__Problem statement__:
Return all of the lines below exactly as they are.

__Scripts that build objects__:
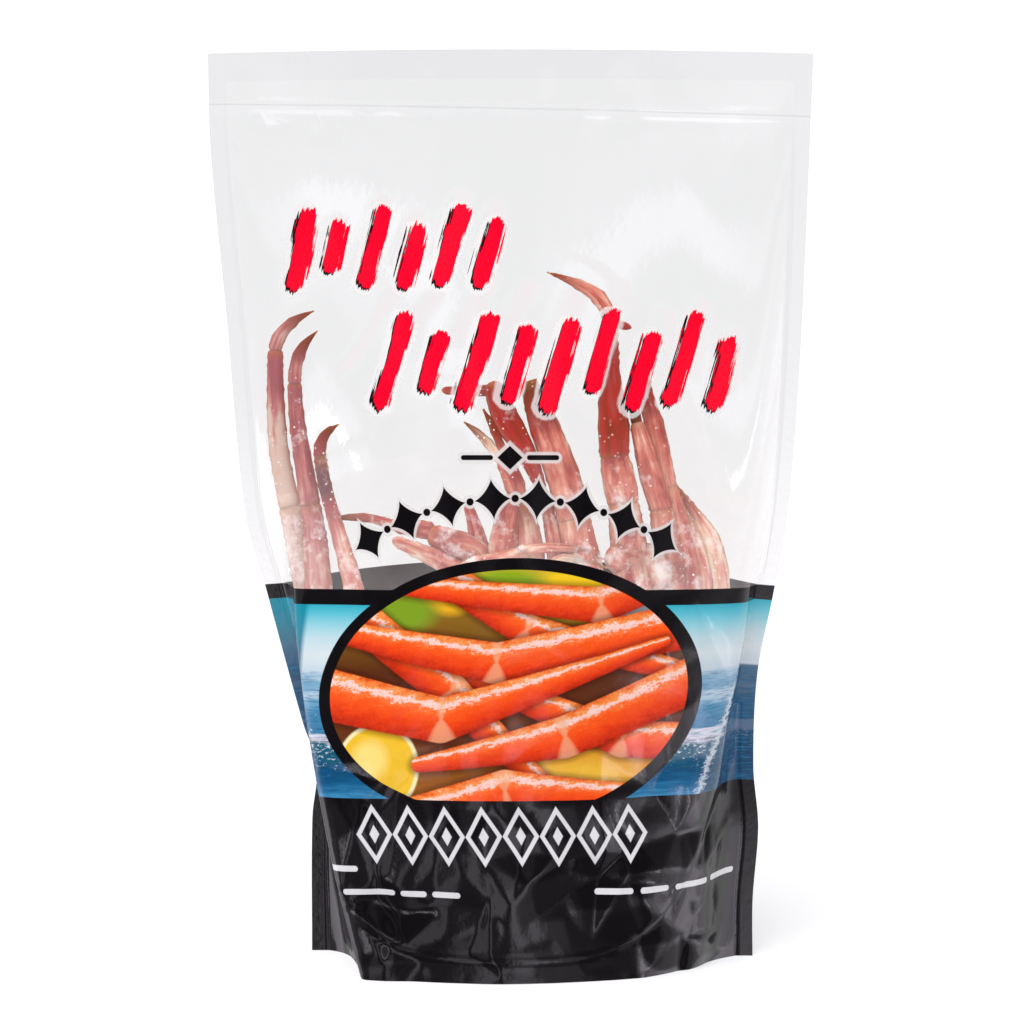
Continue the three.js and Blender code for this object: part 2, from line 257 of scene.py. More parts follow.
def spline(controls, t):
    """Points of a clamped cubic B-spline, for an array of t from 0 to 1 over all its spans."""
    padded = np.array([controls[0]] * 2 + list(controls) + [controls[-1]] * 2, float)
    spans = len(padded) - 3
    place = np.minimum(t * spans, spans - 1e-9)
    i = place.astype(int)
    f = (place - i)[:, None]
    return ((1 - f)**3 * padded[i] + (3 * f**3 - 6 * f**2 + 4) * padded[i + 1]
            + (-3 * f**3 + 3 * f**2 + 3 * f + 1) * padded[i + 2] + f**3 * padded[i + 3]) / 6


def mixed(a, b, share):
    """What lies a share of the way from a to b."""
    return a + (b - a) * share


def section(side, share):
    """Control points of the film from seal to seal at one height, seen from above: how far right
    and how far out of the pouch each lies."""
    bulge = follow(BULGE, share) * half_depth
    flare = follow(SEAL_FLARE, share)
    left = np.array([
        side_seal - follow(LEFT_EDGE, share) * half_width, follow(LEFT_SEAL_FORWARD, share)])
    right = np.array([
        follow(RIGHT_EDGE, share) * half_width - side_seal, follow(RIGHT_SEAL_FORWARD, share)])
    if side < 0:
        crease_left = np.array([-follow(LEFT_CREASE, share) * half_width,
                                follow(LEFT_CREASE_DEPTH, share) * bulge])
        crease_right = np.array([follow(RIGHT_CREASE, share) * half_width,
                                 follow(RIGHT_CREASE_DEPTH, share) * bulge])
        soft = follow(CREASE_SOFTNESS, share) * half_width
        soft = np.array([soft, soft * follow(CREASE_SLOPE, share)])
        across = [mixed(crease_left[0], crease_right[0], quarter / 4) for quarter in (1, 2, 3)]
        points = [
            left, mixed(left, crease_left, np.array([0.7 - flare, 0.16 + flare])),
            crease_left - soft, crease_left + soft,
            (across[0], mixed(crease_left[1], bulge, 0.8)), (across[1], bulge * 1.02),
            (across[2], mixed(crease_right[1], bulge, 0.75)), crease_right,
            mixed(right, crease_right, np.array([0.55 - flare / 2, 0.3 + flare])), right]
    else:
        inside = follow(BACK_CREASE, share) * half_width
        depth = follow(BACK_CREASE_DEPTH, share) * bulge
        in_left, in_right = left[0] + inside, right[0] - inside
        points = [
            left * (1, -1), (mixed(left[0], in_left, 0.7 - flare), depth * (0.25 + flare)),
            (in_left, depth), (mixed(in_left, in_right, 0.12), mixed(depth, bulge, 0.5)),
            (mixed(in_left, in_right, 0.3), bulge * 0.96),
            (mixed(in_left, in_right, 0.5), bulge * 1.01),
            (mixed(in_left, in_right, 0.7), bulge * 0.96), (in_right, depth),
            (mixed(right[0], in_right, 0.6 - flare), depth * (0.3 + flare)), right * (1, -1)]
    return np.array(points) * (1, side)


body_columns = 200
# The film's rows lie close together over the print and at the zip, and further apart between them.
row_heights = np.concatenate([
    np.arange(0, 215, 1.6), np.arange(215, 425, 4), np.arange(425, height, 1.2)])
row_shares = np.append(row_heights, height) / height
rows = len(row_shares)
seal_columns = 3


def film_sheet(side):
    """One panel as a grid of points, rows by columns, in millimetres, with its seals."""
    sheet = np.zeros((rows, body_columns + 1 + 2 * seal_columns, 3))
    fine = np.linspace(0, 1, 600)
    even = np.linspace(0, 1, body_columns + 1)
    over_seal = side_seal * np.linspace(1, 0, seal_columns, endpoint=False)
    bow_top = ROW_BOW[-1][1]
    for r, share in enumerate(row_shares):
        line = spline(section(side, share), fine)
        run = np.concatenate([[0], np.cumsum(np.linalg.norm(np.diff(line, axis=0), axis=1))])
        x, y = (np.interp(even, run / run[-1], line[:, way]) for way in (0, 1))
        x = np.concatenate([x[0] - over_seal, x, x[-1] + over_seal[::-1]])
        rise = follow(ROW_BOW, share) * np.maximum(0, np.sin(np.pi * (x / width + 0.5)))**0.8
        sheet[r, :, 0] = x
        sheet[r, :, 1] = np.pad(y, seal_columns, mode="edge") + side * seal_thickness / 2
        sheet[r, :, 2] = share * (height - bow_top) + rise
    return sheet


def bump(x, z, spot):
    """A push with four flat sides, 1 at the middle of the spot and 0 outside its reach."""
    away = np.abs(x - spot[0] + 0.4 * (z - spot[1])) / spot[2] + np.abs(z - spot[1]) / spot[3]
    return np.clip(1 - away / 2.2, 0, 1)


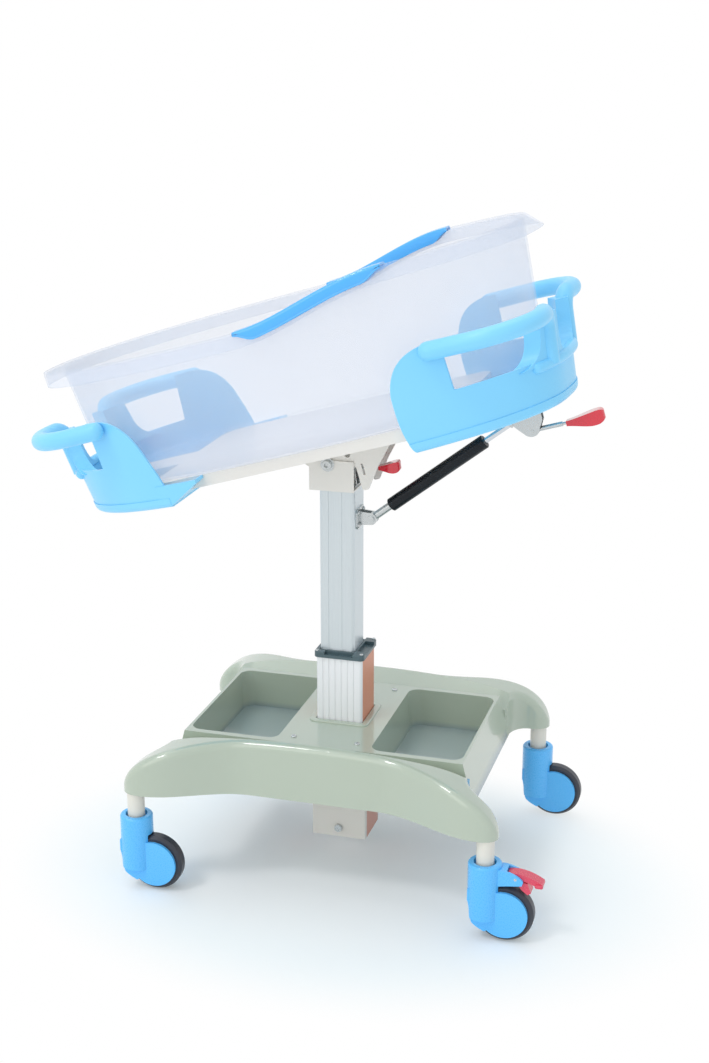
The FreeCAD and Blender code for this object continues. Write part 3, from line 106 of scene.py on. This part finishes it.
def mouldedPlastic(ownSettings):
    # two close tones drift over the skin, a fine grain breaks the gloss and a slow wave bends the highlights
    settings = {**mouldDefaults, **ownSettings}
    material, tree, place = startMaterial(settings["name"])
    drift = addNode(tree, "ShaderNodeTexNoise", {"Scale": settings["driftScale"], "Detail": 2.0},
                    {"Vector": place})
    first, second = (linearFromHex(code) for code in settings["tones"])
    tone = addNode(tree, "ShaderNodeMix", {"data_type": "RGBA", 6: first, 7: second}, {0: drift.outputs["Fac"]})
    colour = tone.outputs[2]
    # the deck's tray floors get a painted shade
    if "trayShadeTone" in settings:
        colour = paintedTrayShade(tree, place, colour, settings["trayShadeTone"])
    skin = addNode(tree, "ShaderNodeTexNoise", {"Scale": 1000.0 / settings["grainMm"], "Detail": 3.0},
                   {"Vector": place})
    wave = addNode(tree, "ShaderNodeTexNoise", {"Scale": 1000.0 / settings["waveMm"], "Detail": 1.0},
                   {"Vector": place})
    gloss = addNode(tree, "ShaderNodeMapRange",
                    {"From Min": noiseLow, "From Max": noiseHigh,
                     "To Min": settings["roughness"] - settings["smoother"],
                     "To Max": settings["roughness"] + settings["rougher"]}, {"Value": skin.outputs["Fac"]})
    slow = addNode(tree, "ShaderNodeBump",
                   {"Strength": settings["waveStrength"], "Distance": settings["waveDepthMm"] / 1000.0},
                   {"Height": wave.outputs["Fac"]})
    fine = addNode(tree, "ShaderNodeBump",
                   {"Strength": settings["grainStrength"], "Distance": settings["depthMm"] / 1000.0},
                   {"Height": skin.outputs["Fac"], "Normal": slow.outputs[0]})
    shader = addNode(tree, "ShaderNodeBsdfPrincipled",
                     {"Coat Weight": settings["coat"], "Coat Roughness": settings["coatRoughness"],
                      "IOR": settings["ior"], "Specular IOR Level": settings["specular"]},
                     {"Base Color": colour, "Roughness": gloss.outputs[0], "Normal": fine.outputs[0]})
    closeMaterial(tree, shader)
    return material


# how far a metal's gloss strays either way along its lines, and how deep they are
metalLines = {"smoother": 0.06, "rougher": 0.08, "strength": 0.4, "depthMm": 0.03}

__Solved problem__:
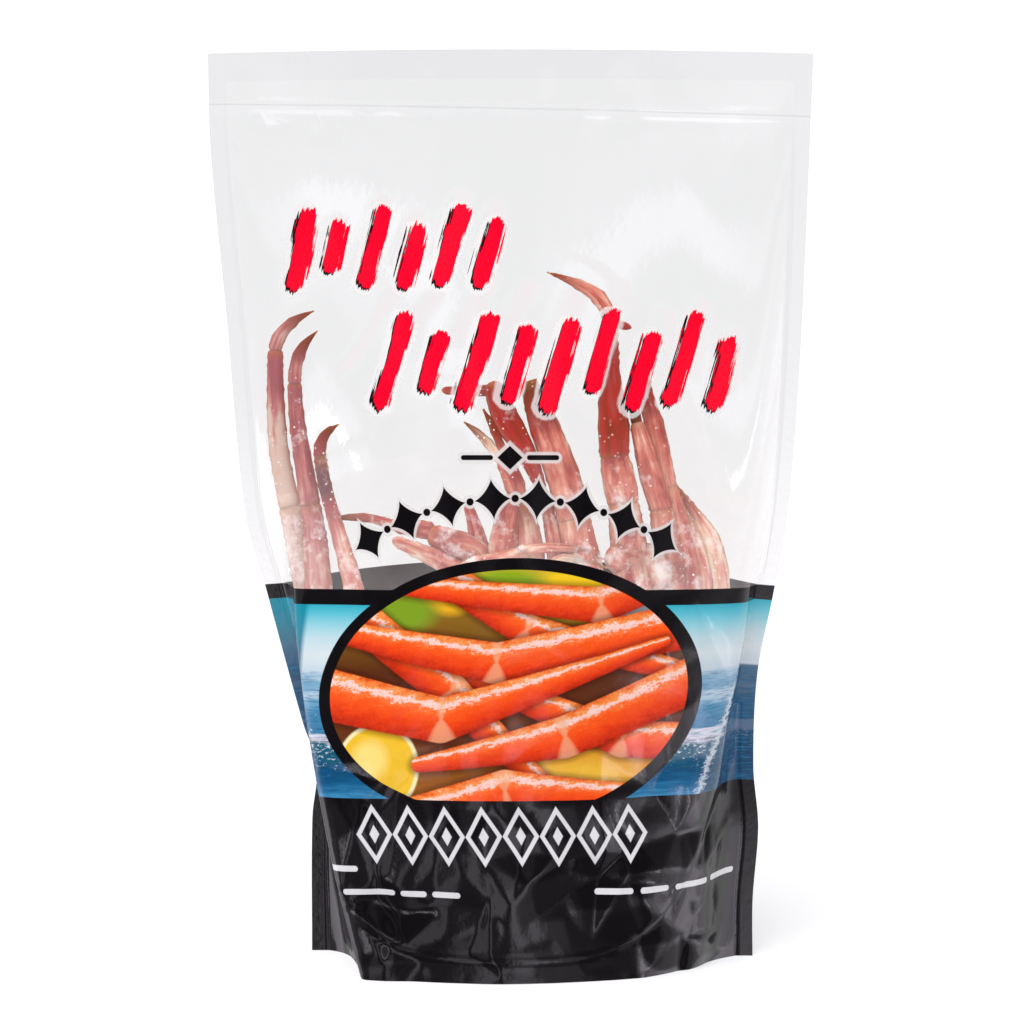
Continue the three.js and Blender code for this object: part 2, from line 257 of scene.py. More parts follow.
def spline(controls, t):
    """Points of a clamped cubic B-spline, for an array of t from 0 to 1 over all its spans."""
    padded = np.array([controls[0]] * 2 + list(controls) + [controls[-1]] * 2, float)
    spans = len(padded) - 3
    place = np.minimum(t * spans, spans - 1e-9)
    i = place.astype(int)
    f = (place - i)[:, None]
    return ((1 - f)**3 * padded[i] + (3 * f**3 - 6 * f**2 + 4) * padded[i + 1]
            + (-3 * f**3 + 3 * f**2 + 3 * f + 1) * padded[i + 2] + f**3 * padded[i + 3]) / 6


def mixed(a, b, share):
    """What lies a share of the way from a to b."""
    return a + (b - a) * share


def section(side, share):
    """Control points of the film from seal to seal at one height, seen from above: how far right
    and how far out of the pouch each lies."""
    bulge = follow(BULGE, share) * half_depth
    flare = follow(SEAL_FLARE, share)
    left = np.array([
        side_seal - follow(LEFT_EDGE, share) * half_width, follow(LEFT_SEAL_FORWARD, share)])
    right = np.array([
        follow(RIGHT_EDGE, share) * half_width - side_seal, follow(RIGHT_SEAL_FORWARD, share)])
    if side < 0:
        crease_left = np.array([-follow(LEFT_CREASE, share) * half_width,
                                follow(LEFT_CREASE_DEPTH, share) * bulge])
        crease_right = np.array([follow(RIGHT_CREASE, share) * half_width,
                                 follow(RIGHT_CREASE_DEPTH, share) * bulge])
        soft = follow(CREASE_SOFTNESS, share) * half_width
        soft = np.array([soft, soft * follow(CREASE_SLOPE, share)])
        across = [mixed(crease_left[0], crease_right[0], quarter / 4) for quarter in (1, 2, 3)]
        points = [
            left, mixed(left, crease_left, np.array([0.7 - flare, 0.16 + flare])),
            crease_left - soft, crease_left + soft,
            (across[0], mixed(crease_left[1], bulge, 0.8)), (across[1], bulge * 1.02),
            (across[2], mixed(crease_right[1], bulge, 0.75)), crease_right,
            mixed(right, crease_right, np.array([0.55 - flare / 2, 0.3 + flare])), right]
    else:
        inside = follow(BACK_CREASE, share) * half_width
        depth = follow(BACK_CREASE_DEPTH, share) * bulge
        in_left, in_right = left[0] + inside, right[0] - inside
        points = [
            left * (1, -1), (mixed(left[0], in_left, 0.7 - flare), depth * (0.25 + flare)),
            (in_left, depth), (mixed(in_left, in_right, 0.12), mixed(depth, bulge, 0.5)),
            (mixed(in_left, in_right, 0.3), bulge * 0.96),
            (mixed(in_left, in_right, 0.5), bulge * 1.01),
            (mixed(in_left, in_right, 0.7), bulge * 0.96), (in_right, depth),
            (mixed(right[0], in_right, 0.6 - flare), depth * (0.3 + flare)), right * (1, -1)]
    return np.array(points) * (1, side)


body_columns = 200
# The film's rows lie close together over the print and at the zip, and further apart between them.
row_heights = np.concatenate([
    np.arange(0, 215, 1.6), np.arange(215, 425, 4), np.arange(425, height, 1.2)])
row_shares = np.append(row_heights, height) / height
rows = len(row_shares)
seal_columns = 3


def film_sheet(side):
    """One panel as a grid of points, rows by columns, in millimetres, with its seals."""
    sheet = np.zeros((rows, body_columns + 1 + 2 * seal_columns, 3))
    fine = np.linspace(0, 1, 600)
    even = np.linspace(0, 1, body_columns + 1)
    over_seal = side_seal * np.linspace(1, 0, seal_columns, endpoint=False)
    bow_top = ROW_BOW[-1][1]
    for r, share in enumerate(row_shares):
        line = spline(section(side, share), fine)
        run = np.concatenate([[0], np.cumsum(np.linalg.norm(np.diff(line, axis=0), axis=1))])
        x, y = (np.interp(even, run / run[-1], line[:, way]) for way in (0, 1))
        x = np.concatenate([x[0] - over_seal, x, x[-1] + over_seal[::-1]])
        rise = follow(ROW_BOW, share) * np.maximum(0, np.sin(np.pi * (x / width + 0.5)))**0.8
        sheet[r, :, 0] = x
        sheet[r, :, 1] = np.pad(y, seal_columns, mode="edge") + side * seal_thickness / 2
        sheet[r, :, 2] = share * (height - bow_top) + rise
    return sheet


def bump(x, z, spot):
    """A push with four flat sides, 1 at the middle of the spot and 0 outside its reach."""
    away = np.abs(x - spot[0] + 0.4 * (z - spot[1])) / spot[2] + np.abs(z - spot[1]) / spot[3]
    return np.clip(1 - away / 2.2, 0, 1)


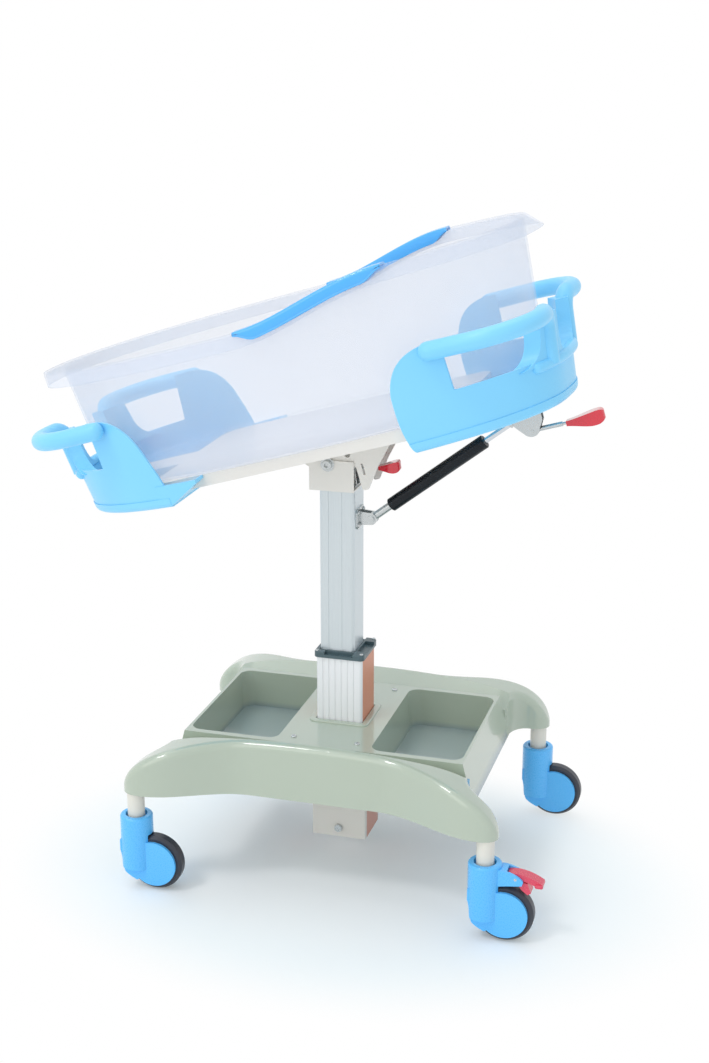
The FreeCAD and Blender code for this object continues. Write part 3, from line 106 of scene.py on. This part finishes it.
def mouldedPlastic(ownSettings):
    # two close tones drift over the skin, a fine grain breaks the gloss and a slow wave bends the highlights
    settings = {**mouldDefaults, **ownSettings}
    material, tree, place = startMaterial(settings["name"])
    drift = addNode(tree, "ShaderNodeTexNoise", {"Scale": settings["driftScale"], "Detail": 2.0},
                    {"Vector": place})
    first, second = (linearFromHex(code) for code in settings["tones"])
    tone = addNode(tree, "ShaderNodeMix", {"data_type": "RGBA", 6: first, 7: second}, {0: drift.outputs["Fac"]})
    colour = tone.outputs[2]
    # the deck's tray floors get a painted shade
    if "trayShadeTone" in settings:
        colour = paintedTrayShade(tree, place, colour, settings["trayShadeTone"])
    skin = addNode(tree, "ShaderNodeTexNoise", {"Scale": 1000.0 / settings["grainMm"], "Detail": 3.0},
                   {"Vector": place})
    wave = addNode(tree, "ShaderNodeTexNoise", {"Scale": 1000.0 / settings["waveMm"], "Detail": 1.0},
                   {"Vector": place})
    gloss = addNode(tree, "ShaderNodeMapRange",
                    {"From Min": noiseLow, "From Max": noiseHigh,
                     "To Min": settings["roughness"] - settings["smoother"],
                     "To Max": settings["roughness"] + settings["rougher"]}, {"Value": skin.outputs["Fac"]})
    slow = addNode(tree, "ShaderNodeBump",
                   {"Strength": settings["waveStrength"], "Distance": settings["waveDepthMm"] / 1000.0},
                   {"Height": wave.outputs["Fac"]})
    fine = addNode(tree, "ShaderNodeBump",
                   {"Strength": settings["grainStrength"], "Distance": settings["depthMm"] / 1000.0},
                   {"Height": skin.outputs["Fac"], "Normal": slow.outputs[0]})
    shader = addNode(tree, "ShaderNodeBsdfPrincipled",
                     {"Coat Weight": settings["coat"], "Coat Roughness": settings["coatRoughness"],
                      "IOR": settings["ior"], "Specular IOR Level": settings["specular"]},
                     {"Base Color": colour, "Roughness": gloss.outputs[0], "Normal": fine.outputs[0]})
    closeMaterial(tree, shader)
    return material


# how far a metal's gloss strays either way along its lines, and how deep they are
metalLines = {"smoother": 0.06, "rougher": 0.08, "strength": 0.4, "depthMm": 0.03}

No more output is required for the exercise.